BEGIN Records provided

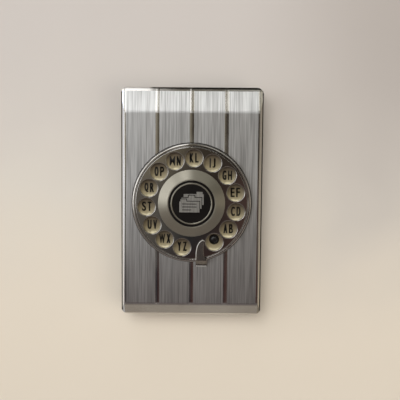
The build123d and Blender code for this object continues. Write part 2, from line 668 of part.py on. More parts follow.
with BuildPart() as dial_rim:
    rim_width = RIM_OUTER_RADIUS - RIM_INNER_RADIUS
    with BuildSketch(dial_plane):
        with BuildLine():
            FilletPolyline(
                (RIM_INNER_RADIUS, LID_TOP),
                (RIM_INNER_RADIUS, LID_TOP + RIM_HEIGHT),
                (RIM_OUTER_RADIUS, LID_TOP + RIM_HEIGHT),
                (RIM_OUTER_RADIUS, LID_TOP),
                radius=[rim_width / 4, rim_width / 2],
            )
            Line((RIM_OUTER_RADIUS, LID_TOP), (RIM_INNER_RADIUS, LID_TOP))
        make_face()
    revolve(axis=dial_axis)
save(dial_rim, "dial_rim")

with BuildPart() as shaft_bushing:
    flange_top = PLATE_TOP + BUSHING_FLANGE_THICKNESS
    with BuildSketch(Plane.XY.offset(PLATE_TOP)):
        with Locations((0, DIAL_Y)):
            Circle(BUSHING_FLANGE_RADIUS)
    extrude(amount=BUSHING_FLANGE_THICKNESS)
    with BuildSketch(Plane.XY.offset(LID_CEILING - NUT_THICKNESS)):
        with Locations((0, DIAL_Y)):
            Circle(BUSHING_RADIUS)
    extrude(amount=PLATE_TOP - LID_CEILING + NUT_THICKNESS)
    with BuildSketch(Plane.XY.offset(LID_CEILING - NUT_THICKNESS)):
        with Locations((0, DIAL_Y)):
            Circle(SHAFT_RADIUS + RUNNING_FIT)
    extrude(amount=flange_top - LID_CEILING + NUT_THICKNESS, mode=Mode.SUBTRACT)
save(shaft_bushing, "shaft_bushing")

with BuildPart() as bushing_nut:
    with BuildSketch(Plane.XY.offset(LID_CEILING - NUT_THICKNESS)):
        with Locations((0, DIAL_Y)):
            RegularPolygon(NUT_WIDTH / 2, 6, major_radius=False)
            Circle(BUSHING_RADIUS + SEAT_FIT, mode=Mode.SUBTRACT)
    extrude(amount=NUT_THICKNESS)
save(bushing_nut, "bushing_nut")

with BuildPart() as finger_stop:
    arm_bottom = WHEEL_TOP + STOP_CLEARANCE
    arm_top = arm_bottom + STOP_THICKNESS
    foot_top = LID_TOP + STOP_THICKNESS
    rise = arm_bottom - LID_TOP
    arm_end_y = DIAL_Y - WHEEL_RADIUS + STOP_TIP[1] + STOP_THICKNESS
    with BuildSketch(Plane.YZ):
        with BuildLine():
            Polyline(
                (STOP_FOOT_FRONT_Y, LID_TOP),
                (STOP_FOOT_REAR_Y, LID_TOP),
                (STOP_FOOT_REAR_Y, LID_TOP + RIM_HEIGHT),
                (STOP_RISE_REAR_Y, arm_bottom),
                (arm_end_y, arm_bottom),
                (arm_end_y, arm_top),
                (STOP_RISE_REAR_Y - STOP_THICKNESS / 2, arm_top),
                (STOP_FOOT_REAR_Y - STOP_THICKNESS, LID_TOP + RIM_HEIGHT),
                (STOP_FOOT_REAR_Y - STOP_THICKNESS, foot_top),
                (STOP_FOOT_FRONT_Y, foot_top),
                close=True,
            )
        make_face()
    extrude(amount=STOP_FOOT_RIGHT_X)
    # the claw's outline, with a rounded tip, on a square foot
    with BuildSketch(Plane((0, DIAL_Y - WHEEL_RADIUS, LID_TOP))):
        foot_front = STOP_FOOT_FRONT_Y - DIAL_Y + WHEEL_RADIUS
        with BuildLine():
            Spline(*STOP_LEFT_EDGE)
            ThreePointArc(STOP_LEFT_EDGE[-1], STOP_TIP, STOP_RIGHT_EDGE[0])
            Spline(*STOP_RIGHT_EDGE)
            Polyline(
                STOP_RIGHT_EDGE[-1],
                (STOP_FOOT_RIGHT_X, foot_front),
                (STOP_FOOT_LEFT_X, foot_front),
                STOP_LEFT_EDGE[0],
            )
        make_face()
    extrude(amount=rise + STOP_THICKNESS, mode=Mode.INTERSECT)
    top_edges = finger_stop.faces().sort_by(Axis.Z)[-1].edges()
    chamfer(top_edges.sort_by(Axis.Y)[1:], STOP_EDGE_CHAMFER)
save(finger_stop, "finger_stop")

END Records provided
BEGIN Records provided

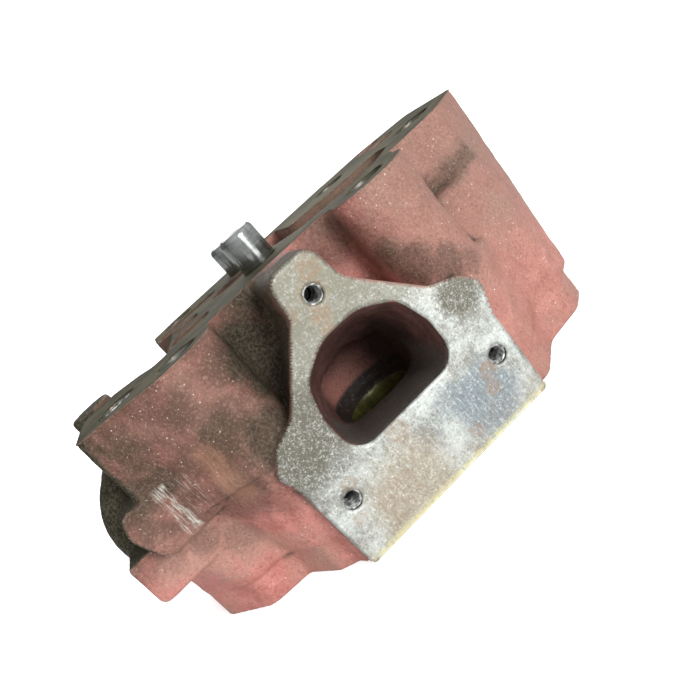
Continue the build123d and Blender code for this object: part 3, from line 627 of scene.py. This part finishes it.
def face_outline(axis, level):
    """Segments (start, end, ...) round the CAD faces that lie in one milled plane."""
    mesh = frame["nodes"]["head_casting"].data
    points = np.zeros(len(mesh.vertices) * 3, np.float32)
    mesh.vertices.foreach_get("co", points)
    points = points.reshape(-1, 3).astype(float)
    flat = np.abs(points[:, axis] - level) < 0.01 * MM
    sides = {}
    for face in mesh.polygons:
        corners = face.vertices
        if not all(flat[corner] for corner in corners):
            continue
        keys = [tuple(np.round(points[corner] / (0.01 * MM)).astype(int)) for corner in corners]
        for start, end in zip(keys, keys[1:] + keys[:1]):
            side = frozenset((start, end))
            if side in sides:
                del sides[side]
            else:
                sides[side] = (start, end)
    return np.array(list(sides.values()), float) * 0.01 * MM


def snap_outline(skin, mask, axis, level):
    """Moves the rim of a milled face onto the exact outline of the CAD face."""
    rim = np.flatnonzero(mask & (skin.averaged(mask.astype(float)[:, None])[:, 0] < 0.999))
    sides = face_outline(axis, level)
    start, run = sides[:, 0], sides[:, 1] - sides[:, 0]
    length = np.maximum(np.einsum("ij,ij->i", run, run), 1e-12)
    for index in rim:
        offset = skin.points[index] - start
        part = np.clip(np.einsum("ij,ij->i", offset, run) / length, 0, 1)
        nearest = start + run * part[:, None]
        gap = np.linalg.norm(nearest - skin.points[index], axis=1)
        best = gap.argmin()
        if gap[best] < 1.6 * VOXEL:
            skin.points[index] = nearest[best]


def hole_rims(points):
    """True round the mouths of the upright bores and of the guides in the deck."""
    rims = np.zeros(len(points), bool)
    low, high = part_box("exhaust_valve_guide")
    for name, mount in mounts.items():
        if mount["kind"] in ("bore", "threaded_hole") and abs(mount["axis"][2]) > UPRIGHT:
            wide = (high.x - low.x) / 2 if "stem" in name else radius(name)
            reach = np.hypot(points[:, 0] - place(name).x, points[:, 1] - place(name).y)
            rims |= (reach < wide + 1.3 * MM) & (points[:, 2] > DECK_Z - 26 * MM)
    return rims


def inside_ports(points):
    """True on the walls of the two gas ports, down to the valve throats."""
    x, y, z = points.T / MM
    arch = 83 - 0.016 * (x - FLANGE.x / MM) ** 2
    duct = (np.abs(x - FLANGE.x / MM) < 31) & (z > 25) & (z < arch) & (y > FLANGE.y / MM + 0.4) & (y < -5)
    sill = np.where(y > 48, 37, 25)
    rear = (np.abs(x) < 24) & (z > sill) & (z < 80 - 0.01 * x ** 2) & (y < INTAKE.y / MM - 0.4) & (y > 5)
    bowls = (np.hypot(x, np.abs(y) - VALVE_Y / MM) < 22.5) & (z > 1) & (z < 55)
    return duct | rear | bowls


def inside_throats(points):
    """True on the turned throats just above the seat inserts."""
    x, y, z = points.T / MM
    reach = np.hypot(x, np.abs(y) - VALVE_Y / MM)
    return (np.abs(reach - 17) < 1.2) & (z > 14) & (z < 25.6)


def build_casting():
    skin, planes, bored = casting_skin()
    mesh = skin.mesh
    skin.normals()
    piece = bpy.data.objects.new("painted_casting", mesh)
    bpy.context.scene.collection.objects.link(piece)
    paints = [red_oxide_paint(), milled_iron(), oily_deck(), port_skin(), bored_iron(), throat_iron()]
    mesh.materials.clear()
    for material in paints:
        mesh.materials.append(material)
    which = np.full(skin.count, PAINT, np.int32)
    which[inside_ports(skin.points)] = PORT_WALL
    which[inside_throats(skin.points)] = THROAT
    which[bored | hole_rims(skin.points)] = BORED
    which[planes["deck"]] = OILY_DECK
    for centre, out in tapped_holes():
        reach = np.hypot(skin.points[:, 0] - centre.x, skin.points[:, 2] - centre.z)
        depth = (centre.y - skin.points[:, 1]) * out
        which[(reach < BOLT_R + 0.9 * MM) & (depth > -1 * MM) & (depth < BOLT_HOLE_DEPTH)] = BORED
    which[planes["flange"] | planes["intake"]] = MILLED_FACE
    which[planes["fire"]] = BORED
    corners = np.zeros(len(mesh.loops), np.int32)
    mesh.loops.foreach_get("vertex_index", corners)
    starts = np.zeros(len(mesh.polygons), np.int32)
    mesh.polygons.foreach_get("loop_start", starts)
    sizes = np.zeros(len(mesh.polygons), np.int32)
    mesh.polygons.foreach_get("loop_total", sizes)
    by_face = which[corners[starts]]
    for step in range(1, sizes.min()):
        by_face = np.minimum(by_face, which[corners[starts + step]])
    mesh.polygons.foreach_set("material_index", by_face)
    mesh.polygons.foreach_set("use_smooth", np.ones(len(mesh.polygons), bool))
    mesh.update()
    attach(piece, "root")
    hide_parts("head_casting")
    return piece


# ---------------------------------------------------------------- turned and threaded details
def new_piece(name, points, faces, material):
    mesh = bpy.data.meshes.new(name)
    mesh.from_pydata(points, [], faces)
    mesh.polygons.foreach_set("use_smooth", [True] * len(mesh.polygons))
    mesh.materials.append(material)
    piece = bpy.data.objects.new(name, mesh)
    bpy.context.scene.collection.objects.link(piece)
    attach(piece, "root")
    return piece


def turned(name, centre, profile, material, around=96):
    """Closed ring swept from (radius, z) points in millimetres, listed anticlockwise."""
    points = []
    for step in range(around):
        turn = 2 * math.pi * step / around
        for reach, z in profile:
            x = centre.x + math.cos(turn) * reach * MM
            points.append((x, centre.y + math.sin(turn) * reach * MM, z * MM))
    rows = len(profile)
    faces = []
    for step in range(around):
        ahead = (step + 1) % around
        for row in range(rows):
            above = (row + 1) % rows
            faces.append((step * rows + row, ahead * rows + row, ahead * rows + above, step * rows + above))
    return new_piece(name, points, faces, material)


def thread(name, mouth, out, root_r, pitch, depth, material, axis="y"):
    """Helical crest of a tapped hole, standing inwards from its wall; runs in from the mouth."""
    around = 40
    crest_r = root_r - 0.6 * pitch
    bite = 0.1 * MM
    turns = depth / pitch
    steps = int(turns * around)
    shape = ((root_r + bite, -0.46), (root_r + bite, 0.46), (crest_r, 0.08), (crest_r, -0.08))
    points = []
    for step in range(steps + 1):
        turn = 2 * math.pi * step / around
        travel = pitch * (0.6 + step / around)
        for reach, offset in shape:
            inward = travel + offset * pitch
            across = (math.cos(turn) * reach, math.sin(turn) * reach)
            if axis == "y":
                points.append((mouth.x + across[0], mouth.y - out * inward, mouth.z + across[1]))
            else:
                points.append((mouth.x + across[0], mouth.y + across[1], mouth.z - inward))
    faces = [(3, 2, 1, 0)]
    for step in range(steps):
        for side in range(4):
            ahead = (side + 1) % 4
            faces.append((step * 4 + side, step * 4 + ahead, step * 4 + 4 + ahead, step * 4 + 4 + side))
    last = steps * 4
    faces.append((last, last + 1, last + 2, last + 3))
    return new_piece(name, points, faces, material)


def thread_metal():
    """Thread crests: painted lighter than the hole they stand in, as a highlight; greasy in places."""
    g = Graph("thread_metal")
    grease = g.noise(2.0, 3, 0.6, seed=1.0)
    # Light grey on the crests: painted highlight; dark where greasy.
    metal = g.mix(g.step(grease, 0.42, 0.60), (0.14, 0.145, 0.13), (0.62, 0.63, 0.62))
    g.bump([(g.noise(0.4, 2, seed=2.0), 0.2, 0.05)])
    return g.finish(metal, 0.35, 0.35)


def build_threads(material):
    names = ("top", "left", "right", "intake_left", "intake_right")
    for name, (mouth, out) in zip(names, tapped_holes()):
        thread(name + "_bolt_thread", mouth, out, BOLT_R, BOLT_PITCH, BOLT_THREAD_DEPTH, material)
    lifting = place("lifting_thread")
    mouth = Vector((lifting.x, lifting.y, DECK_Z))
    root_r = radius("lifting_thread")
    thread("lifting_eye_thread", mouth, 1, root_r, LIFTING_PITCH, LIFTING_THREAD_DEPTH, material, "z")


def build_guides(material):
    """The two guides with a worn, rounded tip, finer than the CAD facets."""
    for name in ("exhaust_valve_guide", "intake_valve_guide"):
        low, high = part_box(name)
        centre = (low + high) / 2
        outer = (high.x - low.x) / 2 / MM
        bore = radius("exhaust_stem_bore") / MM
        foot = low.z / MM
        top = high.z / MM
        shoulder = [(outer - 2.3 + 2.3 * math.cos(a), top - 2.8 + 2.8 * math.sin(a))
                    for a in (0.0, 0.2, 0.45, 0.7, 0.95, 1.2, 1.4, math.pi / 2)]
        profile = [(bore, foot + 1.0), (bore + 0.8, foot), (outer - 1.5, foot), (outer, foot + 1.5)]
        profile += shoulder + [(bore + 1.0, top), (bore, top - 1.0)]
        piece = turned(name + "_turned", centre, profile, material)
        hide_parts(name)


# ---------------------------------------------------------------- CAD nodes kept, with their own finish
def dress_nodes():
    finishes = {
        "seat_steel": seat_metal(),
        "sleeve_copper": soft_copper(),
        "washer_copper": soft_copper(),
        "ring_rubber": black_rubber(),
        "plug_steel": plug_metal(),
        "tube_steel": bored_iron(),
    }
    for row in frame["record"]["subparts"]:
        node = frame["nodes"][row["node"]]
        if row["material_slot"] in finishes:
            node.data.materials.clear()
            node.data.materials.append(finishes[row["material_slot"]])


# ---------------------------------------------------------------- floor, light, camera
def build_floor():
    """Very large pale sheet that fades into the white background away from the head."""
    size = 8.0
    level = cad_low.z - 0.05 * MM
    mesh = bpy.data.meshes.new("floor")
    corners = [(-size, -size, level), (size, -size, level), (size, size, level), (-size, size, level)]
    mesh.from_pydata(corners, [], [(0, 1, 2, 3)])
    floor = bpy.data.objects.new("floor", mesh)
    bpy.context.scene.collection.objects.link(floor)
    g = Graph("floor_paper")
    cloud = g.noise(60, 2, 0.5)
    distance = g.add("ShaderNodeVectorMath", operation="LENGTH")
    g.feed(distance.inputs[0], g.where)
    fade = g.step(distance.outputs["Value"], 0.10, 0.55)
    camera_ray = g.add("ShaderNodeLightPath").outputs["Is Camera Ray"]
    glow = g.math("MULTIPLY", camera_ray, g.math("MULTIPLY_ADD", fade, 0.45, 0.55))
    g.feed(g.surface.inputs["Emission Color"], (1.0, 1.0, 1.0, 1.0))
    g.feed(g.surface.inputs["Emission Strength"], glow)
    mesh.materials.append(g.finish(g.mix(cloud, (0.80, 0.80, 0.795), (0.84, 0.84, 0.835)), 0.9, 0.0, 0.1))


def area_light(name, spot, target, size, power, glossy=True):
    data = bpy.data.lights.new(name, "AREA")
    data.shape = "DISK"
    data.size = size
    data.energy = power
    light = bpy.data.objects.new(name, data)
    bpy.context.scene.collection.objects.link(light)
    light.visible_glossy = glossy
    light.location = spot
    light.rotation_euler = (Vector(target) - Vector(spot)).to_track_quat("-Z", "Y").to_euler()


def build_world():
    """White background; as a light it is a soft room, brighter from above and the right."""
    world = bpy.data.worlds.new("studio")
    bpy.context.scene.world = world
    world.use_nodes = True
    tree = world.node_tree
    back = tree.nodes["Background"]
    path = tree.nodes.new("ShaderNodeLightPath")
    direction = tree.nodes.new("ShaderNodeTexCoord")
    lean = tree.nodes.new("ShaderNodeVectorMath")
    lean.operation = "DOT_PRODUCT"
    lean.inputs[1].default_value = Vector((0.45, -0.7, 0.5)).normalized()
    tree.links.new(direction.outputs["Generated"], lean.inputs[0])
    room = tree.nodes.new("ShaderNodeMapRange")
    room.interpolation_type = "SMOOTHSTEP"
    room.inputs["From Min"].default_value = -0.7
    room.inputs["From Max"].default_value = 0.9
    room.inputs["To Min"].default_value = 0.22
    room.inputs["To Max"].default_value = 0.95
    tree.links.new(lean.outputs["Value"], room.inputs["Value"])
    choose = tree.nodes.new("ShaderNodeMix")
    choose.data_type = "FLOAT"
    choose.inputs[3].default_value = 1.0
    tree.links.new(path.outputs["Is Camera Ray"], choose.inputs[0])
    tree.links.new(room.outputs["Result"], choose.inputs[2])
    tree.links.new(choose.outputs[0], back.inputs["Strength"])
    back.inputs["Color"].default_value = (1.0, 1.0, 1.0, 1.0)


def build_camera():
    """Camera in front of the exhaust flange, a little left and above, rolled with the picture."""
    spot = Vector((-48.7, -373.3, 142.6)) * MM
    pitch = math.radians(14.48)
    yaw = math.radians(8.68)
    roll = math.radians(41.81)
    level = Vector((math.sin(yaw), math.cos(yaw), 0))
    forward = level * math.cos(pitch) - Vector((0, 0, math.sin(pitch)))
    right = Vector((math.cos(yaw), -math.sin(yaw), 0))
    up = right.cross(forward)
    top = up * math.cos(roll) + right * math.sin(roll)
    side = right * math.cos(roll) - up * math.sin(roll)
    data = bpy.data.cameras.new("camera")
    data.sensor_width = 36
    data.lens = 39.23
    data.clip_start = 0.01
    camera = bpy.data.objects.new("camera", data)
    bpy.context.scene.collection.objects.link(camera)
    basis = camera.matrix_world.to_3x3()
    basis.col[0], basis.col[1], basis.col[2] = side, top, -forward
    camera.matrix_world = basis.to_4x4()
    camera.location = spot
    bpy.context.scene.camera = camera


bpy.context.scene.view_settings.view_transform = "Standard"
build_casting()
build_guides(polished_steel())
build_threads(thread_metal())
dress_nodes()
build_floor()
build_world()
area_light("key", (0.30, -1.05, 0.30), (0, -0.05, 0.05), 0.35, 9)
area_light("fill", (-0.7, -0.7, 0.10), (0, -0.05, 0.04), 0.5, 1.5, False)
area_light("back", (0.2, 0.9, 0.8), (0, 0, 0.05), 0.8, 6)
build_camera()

END Records provided

_The exercise_
Say how many lines contain "finishes", and give nothing but that number.

_Result_
4